BILLY BRAGG: THE INTERNATIONALE (1990)
1) The Internationale; 2) I Dreamed I Saw Phil Ochs Last Night; 3) The Marching Song Of The Covert Battalions; 4) Blake's Jerusalem; 5) Nicaragua Nicaraguita; 6) The Red Flag; 7) My Youngest Son Came Home Today.
I am afraid there is very little to be said about this album, and what little there is to be said is nearly all bad. Perhaps the best thing is Billy's new lyrics to ʽThe Internationaleʼ, which deemphasize the violence of the original and focus on "being inspired by like and love". Not that this really matters any more — who has really given a damn about the anthem ever since the Soviet Union abandoned it in favor of something even more pompous and imperialistic? — but sort of a nice idea, all the same. Couldn't say the same for Billy's vocal delivery or for the mariachi-style arrangement, though: looks like he's still buskin' out there, despite the increased number of players, and if I happened to pass by, I doubt I would have spared a penny. Might even have to go and report them — not for communist propaganda, but just for offending good taste.
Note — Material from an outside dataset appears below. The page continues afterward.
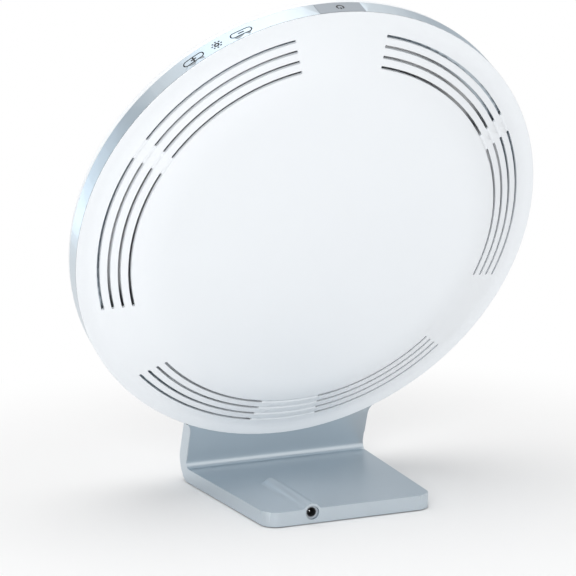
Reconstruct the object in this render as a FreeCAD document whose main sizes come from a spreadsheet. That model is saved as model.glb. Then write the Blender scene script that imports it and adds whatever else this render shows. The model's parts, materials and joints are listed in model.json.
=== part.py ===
"""Light therapy lamp: a round leaning lamp head on a one-piece L-shaped stand.

The row frame has +Z up and +Y to the rear, with its origin on the table under the middle of
the lamp. Head pieces are drawn about the head's own axis: X across the lamp, Y up the leaning
disc and Z out of its front, from the seam between the rear cover and the silver band.
"""
import FreeCAD, Part
import Sketcher
import math
import os
import re

X_AXIS = FreeCAD.Vector(1, 0, 0)
Y_AXIS = FreeCAD.Vector(0, 1, 0)
Z_AXIS = FreeCAD.Vector(0, 0, 1)

doc = FreeCAD.newDocument("light_therapy_lamp")
sizes = doc.addObject("Spreadsheet::Sheet", "Sizes")
places = doc.addObject("Spreadsheet::Sheet", "Places")
owners = {}
nodes = []


def place(alias, formula, note):
    """Write one worked-out place, a formula of driving dimensions."""
    row = len(owners) + 1
    places.set(f"A{row}", note)
    places.set(f"B{row}", "=" + fx(formula))
    places.setAlias(f"B{row}", alias)
    owners[alias] = "Places."


def fx(text):
    """Point each size word of a formula at the sheet that holds it."""
    return re.sub(r"[A-Za-z_]\w*", lambda word: owners.get(word.group(), "") + word.group(), str(text))


def num(text):
    """Give the present value of a formula."""
    return float(sizes.evalExpression(fx(text)))


def bind(obj, **formulas):
    """Bind properties to formulas; a double underscore in a name stands for a dot."""
    for name, formula in formulas.items():
        obj.setExpression(name.replace("__", "."), fx(formula))
    return obj


# Driving dimensions, in millimetres or degrees
SIZES = {
    # The head
    "head_radius": 175,  # radius of the silver band and of the rear cover's edge
    "lean": 21.58,  # lean of the head and the stand's wall from upright, degrees
    "wall_length": 23.085,  # length of the wall between the head's edge and the crease
    "band_width": 14.1,  # width of the silver band along the head's axis
    "band_wall": 2.4,  # wall of the silver band
    "flange_width": 23,  # width of the frame's mounting flange, from the head's edge
    "flange_back": 1.0,  # back of the thick part of the flange
    "flange_front": 4.0,  # front of the flange, where the chassis plate lies
    "flange_thin_width": 10,  # width of the flange's thin part, from the head's edge
    "flange_thin": 1.7,  # thickness of the thin outer part of the flange
    "lip_gap": 0.3,  # gap between a cover's lip and the band
    # The rear cover
    "cover_wall": 2.2,  # wall of the rear cover
    "rim_depth": 0.95,  # depth of the rear cover's flat rim
    "rim_round": 0.6,  # rounding of the rear cover's edge
    "seam_gap": 0.3,  # width of the seam between the rear cover and the band
    "seam_depth": 0.8,  # depth of that seam
    "rim_width": 8.84,  # width of the rear cover's flat rim
    "cone_angle": 20.8,  # slope of the cover's cone, degrees
    "rim_blend": 20,  # blend between the rim and the cone
    "crown_blend": 60,  # blend between the cone and the crown
    "crown_depth": 15.9,  # depth of the cover's flat crown behind the seam
    "cover_lip": 1.6,  # length of the cover's lip inside the band
    "cover_lip_inset": 4.7,  # inner face of the cover's lip, from the head's edge
    "slot_inset": 15.4,  # outermost ring of air slots, from the head's edge
    "slot_pitch": 6.84,  # step from one ring of slots to the next
    "slot_rings": 4,  # rings of slots
    "slot_width": 2.1,  # width of an air slot
    "slot_top": 12.5,  # first slot's start from twelve o'clock, degrees
    "side_break": 60.05,  # middle of the break in the side slots, degrees
    "side_break_half": 3.05,  # half of the break in the side slots, degrees
    "side_end": 107.8,  # end of the side slots, degrees
    "bottom_start": 132.6,  # start of the bottom slots, degrees
    "bottom_break_half": 9.3,  # half of the break in the bottom slots, degrees
    "blind_depth": 0.5,  # depth of the blind grooves across the breaks
    # The diffuser, reflector, chassis plate and light board
    "diffuser_round": 13.9,  # rounding of the diffuser's edge
    "diffuser_wall": 2.5,  # wall of the diffuser
    "diffuser_lip": 3.8,  # length of the diffuser's lip inside the band
    "diffuser_lip_inset": 5,  # inner face of the diffuser's lip, from the head's edge
    "chassis_inset": 10.5,  # edge of the chassis plate, from the head's edge
    "chassis_thick": 1.5,  # thickness of the chassis plate
    "board_inset": 25,  # edge of the light board, from the head's edge
    "board_thick": 1.6,  # thickness of every circuit board
    "led_length": 3.5,  # length of a light-emitting diode
    "led_width": 2.8,  # width of a light-emitting diode
    "led_height": 0.8,  # height of a light-emitting diode
    "led_margin": 7,  # outermost ring of diodes, from the light board's edge
    "led_step": 6,  # diodes that each ring adds
    "led_rings": 5,  # rings of diodes
    "led_first": 31,  # radius of the innermost ring of diodes
    "light_lead_hole_radius": 4,  # radius of the hole for the light board's lead
    "reflector_foot_inset": 27,  # reflector ring's foot, from the head's edge
    "reflector_top_inset": 11.7,  # reflector ring's front edge, from the head's edge
    "reflector_front": 17.9,  # distance of the reflector's front edge from the seam
    "reflector_wall": 1.2,  # wall of the reflector ring
    "chassis_screw_inset": 17,  # ring of chassis screws, from the head's edge
    "chassis_screw_count": 12,  # chassis screws
    # The keys and their switches
    "key_travel": 0.5,  # travel of every key
    "key_gap": 0.3,  # gap round the power key, and round every key's ears
    "small_key_gap": 0.5,  # gap round the plus and minus keys
    "key_thick": 1.7,  # thickness of a key's cap
    "power_key_half": 17.1,  # half length of the power key along the band
    "power_key_axial": 7.05,  # middle of the power key across the band
    "small_key_length": 17.1,  # length of the plus or minus key's opening
    "small_key_width": 6.2,  # width of the plus or minus key's opening
    "small_key_axial": 6.7,  # middle of the small keys across the band
    "level_angle": 59.9,  # angle of the level key board from the side, degrees
    "level_spread": 6.1,  # angle from the board's middle to each small key, degrees
    "key_board_inset": 8.7,  # key boards' back, from the head's edge
    "power_board_half": 15,  # half length of the power key's board
    "level_board_half": 25,  # half length of the small keys' board
    "key_board_front": 13.4,  # front edge of the key boards
    "switch_side": 5.2,  # side of a switch housing
    "switch_height": 2.8,  # height of a switch housing
    "plunger_radius": 1.5,  # radius of a switch plunger
    "plunger_gap": 0.08,  # radial gap of a plunger in its housing
    "plunger_proud": 0.8,  # height of a plunger above its housing
    "plunger_inside": 0.9,  # length of a plunger inside its housing
    "plunger_floor": 0.1,  # gap under a pressed plunger
    "stem_radius": 1.4,  # radius of a key's stem
    "stem_gap": 0.15,  # gap between a key's stem and its plunger
    "ear_length": 1.5,  # reach of a key's ear under the band
    "ear_half": 1.5,  # half width of a key's ear
    "ear_thick": 0.6,  # thickness of a key's ear
    "ear_post": 1.2,  # length of the post between a key and its ear
    # The stand
    "stand_half": 71.5,  # half width of the stand's wall
    "rear_half": 63.6,  # half width of the base at its rear edge
    "base_reach": 143.3,  # length of the base from the crease to its rear edge
    "base_thickness": 10.3,  # thickness of the base
    "foot_proud": 0.8,  # height of the base above the table
    "crease_round": 4,  # rounding of the crease between wall and base
    "bend_round": 16,  # rounding of the bend under the crease
    "corner_round": 12,  # rounding of the base's rear corners
    "neck": 14,  # height along the wall where the bend's piece ends
    "flare_round": 11,  # flare between the wall and the band
    "skin": 2.2,  # wall of the stand's shell
    "cover_gap": 0.2,  # gap round the stand's cover
    "stand_cover_thick": 2.2,  # thickness of the stand's cover
    "passage_half": 36,  # half width of the passage from the wall into the head
    "passage_below": 4,  # reach of that passage below the head's edge
    "passage_height": 11,  # height of that passage
    "passage_lap": 0.3,  # lap of that passage over the wall's hollow
    "lead_notch_left": 9,  # reach of the flange's notch for the power lead, to one side
    "lead_notch_right": 6,  # reach of that notch to the other side
    "lead_notch_rim": 3.5,  # rim left between that notch and the band
    "key_notch": 6,  # depth of the flange's notch for the key lead
    "foot_radius": 6,  # radius of a rubber foot
    "foot_sunk": 1.2,  # depth of a rubber foot's recess
    "foot_inset": 16,  # distance of a rubber foot from the base's edges
    "front_foot": 14,  # distance of the front feet behind the crease
    # The power inlet and its hump
    "inlet_x": 29.5,  # power inlet's distance from the middle
    "inlet_z": 8.4,  # power inlet's height above the table
    "inlet_recess": 5.05,  # radius of the recess round the power inlet
    "hump_radius": 6.6,  # radius of the hump over the power inlet
    "hump_fillet": 4,  # fillet between the hump and the base
    "hump_length": 76,  # length of the hump's straight part from the rear edge
    "hump_wall": 1.2,  # wall of the hump
    "hump_hollow": 68,  # length of the hollow under the hump
    "jack_radius": 4.9,  # radius of the inlet's housing
    "jack_bore": 3.05,  # radius of the inlet's socket
    "jack_sleeve_wall": 0.35,  # wall of the inlet's metal sleeve
    "jack_sunk": 2.0,  # depth of the inlet's face behind the rear edge
    "jack_length": 13,  # length of the inlet's housing
    "jack_depth": 9.5,  # depth of the inlet's socket
    "jack_pin": 1.0,  # radius of the inlet's centre pin
    "jack_pin_sunk": 3.0,  # depth of the pin's tip in the socket
    "lead_radius": 1.1,  # radius of the inner lead
    # The parts inside the stand and on the chassis plate
    "ballast_thick": 4,  # thickness of the steel weight
    "ballast_left": 46,  # reach of the weight away from the lead
    "ballast_right": 20,  # reach of the weight towards the lead
    "ballast_front": 14,  # distance of the weight behind the crease
    "ballast_length": 104,  # length of the weight
    "bracket_thick": 1.5,  # thickness of the steel bracket
    "bracket_depth": 5.5,  # depth of the bracket behind the wall's rear face
    "bracket_half": 22,  # half width of the bracket
    "bracket_foot": 96,  # length of the bracket's foot behind the crease
    "bracket_overlap": 11,  # overlap of the bracket on the chassis plate
    "driver_length": 90,  # length of the driver board
    "driver_height": 60,  # height of the driver board
    "driver_inset": 95,  # driver board's middle, from the head's edge
    "spacer_length": 4.8,  # length of a driver board spacer
    "spacer_radius": 3,  # radius of a driver board spacer
    "screw_radius": 1.25,  # radius of a screw's shank
    "screw_head": 2.6,  # radius of a screw's head
    "screw_head_height": 1.3,  # height of a screw's head
    "screw_gap": 0.05,  # gap round a screw's shank
    "screw_end_gap": 0.2,  # gap past a screw's end, and round its sunk head
    "flange_skin": 0.4,  # floor under a screw hole in the flange
    "bracket_screw_x": 12,  # bracket screws' distance from the middle
    "bracket_screw_inset": 16,  # bracket screws, from the head's edge
    "bracket_screw_length": 5,  # length of a bracket screw below its head
    "bracket_round": 9.2,  # inner rounding of the bracket's bend
    "chassis_screw_length": 4,  # length of a chassis screw below its head
    "driver_screw_inset": 5,  # distance of the driver board's screws from its edges
    "driver_screw_length": 4.6,  # length of a driver board screw above its head
    "spacer_bore": 3.4,  # depth of a spacer's bore
    "inductor_radius": 6,  # radius of the driver's inductor
    "inductor_height": 7,  # height of the driver's inductor
    "capacitor_radius": 4,  # radius of a capacitor
    "capacitor_height": 9,  # height of a capacitor
    "chip_side": 6,  # side of the driver chip
    "chip_height": 1.6,  # height of the driver chip
    "header_x": 20,  # power header's distance from the middle
    "header_inset": 1,  # power header's edge, from the driver board's edge
    "header_width": 8,  # width of the power header
    "header_depth": 7,  # depth of the power header
    "header_height": 6,  # height of the power header
    "jack_board_half": 4.6,  # half width of the inlet's board
    "jack_board_above": 2.2,  # reach of the inlet's board above the inlet's middle
    "key_lead_half": 2.5,  # half width of the hole for the key lead
    "key_hole_inset": 19,  # key lead's hole, from the head's edge
    "key_lead_radius": 0.9,  # radius of the key lead
    "key_lead_depth": 2.4,  # place of the key lead behind the chassis plate
    "lead_z": 7.4,  # height of the power lead in the base
    "lead_wall_depth": 3.6,  # depth of the power lead in the wall
    "lead_bend": 7,  # cut of the power lead's corner at the crease
    "clip_half": 3,  # half width of a lead clip
    "clip_gap": 0.05,  # gap round the lead in a clip
    "clip_length": 6,  # length of a lead clip
    "clip_rear": 34,  # rear clip's distance ahead of the rear edge
    "clip_front": 26,  # front clip's distance behind the crease
    "post_radius": 3.5,  # radius of a screw post in the base
    "post_x": 54,  # distance of the screw posts from the middle
    "post_near": 32,  # distance of the front posts behind the crease
    "post_inset": 34,  # distance of the rear posts ahead of the rear edge
    "weight_screw_left": 36,  # weight screws' distance from the middle, away from the lead
    "weight_screw_right": 12,  # weight screws' distance from the middle, towards the lead
    "weight_screw_near": 30,  # near weight screws' distance behind the crease
    "weight_screw_far": 88,  # far weight screws' distance behind the crease
    "base_screw_sunk": 0.9,  # floor left over a base screw's head
    "base_screw_length": 6,  # length of a base screw above its head
    # The drawing
    "poke": 1,  # reach of a cutting tool past the piece that it cuts
}
for row, (alias, value) in enumerate(SIZES.items(), 1):
    sizes.set(f"A{row}", alias.replace("_", " "))
    sizes.set(f"B{row}", str(value))
    sizes.setAlias(f"B{row}", alias)
    owners[alias] = "Sizes."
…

I guess somebody must have told Billy one day, «you know, for a guy who's supposed to use music for political purposes, you sure have a lot of songs about chicks on each of your albums», so Billy eventually decided to show his true colors and record at least a small album (an EP, in fact) that would be nothing but political: anthems and workers-rights-ballads all the way, with traditional melodies, but largely new lyrics to, like, bring them more up to date in a world still largely ruled by Thatchers and Reagan-Bushes — whether you're a fan of these rulers (not highly likely if you're an avid rock music listener) or whether you hate them as much as Billy does, it is sort of a logical fact that the most blatant way to stand out against them is sing a Marxist anthem, even if you're no Marxist yourself.
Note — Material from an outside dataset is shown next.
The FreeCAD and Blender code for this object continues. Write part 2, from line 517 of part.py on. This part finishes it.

You do not have to do much, really, except just take a glance at the titles — I mean, ʽI Dreamed I Saw Phil Ochs Last Nightʼ, indeed? Sung accappella? At least when Joan Baez did this at Woodstock with the original, this could make sense to fans of Joan Baez' voice, period. Are there any fans of Billy Bragg's voice out there? (As in — real fans, people who think of him as a unique, outstanding singer, that is, not just people who have no problems with his voice, like myself). If not, well, okay, this is a tolerable, but derivative memento to Phil Ochs. "And did those feet in ancient time"... — in between Greg Lake and Eric Idle, my pop-style associations of ʽJerusalemʼ find themselves exhausted already. ʽNicaragua Nicaraguitaʼ? I sympathize with the people of Nicaragua, but not necessarily with the Sandinistas, and even then, I'm sure they can get along well enough without Billy's support. ʽThe Red Flagʼ? Oh no...
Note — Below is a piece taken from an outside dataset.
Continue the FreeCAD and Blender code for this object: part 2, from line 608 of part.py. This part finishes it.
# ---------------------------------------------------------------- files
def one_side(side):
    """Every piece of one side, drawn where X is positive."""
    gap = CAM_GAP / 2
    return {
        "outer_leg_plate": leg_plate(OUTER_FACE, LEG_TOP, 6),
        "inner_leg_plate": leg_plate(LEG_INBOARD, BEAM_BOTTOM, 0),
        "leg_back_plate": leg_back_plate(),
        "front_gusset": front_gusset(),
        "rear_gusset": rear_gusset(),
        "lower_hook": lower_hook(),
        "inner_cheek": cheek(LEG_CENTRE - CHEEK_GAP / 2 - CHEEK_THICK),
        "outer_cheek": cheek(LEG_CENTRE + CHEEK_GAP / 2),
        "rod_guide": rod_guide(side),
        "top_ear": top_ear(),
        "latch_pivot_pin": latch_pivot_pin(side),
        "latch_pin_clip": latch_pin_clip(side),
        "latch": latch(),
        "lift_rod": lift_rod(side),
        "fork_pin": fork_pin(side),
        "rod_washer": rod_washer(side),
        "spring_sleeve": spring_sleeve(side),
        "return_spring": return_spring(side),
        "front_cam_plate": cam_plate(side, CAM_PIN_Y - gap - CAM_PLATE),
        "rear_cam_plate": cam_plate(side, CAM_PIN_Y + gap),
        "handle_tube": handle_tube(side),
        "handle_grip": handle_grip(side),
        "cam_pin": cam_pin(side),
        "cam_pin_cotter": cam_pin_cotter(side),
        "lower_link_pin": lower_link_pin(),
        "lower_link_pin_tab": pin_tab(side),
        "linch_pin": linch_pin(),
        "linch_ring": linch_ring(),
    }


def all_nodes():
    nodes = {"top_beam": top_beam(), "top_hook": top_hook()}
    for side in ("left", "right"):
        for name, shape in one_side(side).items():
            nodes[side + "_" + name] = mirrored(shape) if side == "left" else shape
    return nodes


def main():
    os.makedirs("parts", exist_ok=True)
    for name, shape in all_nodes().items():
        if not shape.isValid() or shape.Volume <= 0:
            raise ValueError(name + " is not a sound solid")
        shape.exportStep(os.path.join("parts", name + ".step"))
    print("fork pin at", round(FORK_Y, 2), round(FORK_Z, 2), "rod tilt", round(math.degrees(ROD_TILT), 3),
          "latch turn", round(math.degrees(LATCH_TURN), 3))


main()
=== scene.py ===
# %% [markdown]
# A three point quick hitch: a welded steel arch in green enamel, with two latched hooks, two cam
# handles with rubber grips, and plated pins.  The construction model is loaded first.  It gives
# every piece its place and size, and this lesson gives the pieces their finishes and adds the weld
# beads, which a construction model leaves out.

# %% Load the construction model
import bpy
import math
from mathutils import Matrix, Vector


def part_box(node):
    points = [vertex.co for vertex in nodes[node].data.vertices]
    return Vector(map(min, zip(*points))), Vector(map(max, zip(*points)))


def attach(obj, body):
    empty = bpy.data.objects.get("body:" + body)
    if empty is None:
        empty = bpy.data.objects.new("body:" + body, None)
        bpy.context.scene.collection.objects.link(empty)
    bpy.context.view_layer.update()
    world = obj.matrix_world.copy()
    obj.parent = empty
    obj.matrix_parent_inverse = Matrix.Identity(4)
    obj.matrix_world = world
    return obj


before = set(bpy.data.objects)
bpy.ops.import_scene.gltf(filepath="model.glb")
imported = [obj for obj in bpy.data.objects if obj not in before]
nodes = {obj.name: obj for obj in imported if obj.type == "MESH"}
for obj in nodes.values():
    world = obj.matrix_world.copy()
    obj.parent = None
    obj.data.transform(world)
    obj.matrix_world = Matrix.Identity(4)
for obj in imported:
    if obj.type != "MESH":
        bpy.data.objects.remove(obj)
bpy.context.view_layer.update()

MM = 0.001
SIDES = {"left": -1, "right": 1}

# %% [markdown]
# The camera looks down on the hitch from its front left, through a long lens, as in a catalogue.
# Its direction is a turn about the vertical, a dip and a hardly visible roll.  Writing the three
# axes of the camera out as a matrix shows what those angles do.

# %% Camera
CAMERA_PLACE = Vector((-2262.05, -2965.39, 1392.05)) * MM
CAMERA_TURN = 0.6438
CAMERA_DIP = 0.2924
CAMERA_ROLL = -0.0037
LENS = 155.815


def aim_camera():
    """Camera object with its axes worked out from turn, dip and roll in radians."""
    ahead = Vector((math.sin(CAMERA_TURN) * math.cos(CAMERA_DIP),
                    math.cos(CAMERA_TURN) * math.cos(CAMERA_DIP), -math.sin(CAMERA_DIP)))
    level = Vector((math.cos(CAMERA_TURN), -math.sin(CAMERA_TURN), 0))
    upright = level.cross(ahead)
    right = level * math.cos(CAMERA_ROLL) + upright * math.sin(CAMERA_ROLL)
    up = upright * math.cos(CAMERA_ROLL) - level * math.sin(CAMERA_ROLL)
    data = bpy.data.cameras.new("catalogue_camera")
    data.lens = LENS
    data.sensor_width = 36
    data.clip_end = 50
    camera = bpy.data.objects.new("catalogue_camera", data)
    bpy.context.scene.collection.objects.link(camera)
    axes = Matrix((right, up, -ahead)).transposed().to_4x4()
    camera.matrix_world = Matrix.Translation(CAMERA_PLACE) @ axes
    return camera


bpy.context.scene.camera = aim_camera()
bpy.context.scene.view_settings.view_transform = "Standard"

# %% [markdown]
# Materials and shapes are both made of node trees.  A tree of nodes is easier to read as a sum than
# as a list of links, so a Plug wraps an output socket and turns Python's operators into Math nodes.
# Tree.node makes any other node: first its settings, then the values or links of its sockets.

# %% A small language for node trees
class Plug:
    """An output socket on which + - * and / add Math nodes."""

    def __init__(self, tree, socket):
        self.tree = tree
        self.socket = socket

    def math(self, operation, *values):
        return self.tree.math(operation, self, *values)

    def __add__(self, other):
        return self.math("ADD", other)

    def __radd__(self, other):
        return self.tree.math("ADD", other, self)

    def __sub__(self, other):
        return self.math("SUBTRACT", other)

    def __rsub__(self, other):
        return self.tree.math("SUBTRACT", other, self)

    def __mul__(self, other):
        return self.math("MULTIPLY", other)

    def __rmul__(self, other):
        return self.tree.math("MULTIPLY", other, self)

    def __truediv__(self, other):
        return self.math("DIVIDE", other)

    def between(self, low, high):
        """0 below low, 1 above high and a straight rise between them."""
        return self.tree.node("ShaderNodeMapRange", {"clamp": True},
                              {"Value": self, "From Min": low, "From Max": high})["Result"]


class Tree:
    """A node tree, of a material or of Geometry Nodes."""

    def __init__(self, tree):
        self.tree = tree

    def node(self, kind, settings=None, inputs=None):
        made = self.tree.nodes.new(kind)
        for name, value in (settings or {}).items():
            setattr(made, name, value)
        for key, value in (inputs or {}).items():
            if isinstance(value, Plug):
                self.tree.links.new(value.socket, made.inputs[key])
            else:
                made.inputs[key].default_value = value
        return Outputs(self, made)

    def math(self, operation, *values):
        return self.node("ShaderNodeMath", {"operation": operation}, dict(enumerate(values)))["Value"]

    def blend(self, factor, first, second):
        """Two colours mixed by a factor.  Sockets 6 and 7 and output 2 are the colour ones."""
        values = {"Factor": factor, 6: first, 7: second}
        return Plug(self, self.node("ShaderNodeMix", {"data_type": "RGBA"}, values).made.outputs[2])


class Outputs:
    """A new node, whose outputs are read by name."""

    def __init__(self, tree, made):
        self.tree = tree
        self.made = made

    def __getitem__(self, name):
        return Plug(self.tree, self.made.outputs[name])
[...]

Had this album remained as just an EP, it would have quickly been forgotten in LP-centric discographies, and we would all have been better off. Unfortunately, it was re-released in 2006 as part of a 2-CD edition that also contained the 1988 EP Live & Dubious — a mix of live performances from Berlin and somewhere in the Soviet Union (Lithuania, I believe), where he must have been invited as a Representative of the People, although some of his comments must have rubbed off unpleasantly on the shoulders of Party officials (for instance, having explained why the song is called "Help Save The Youth Of America", he then states that the song might just as well have been called "Help Save The Youth Of The Soviet Union").
So now this thing is very much a regular part of his musical career, and it is probably the weakest link in that career — think John Lennon's Sometime In New York City, but even that album was a groundbreaking, earth-shattering masterpiece in comparison, since Lennon at least composed his own political songs, and came up with all sorts of ideas about how to maximize their effect with various instrumentation and production tricks. The Internationale is as barebones as it gets, and for all of Billy's undisputed sincerity and enthusiasm, he should have probably just released the title track as a collaboration with Pet Shop Boys — I can easily imagine a synth-pop version and a revolutionary (in both senses of the word) video, bringing the man all the way up to the top of the charts and effectively ending Conservative rule for eternity. As it is, the album just gets a thumbs down — I don't even see it having a rallying effect, much less any musical value.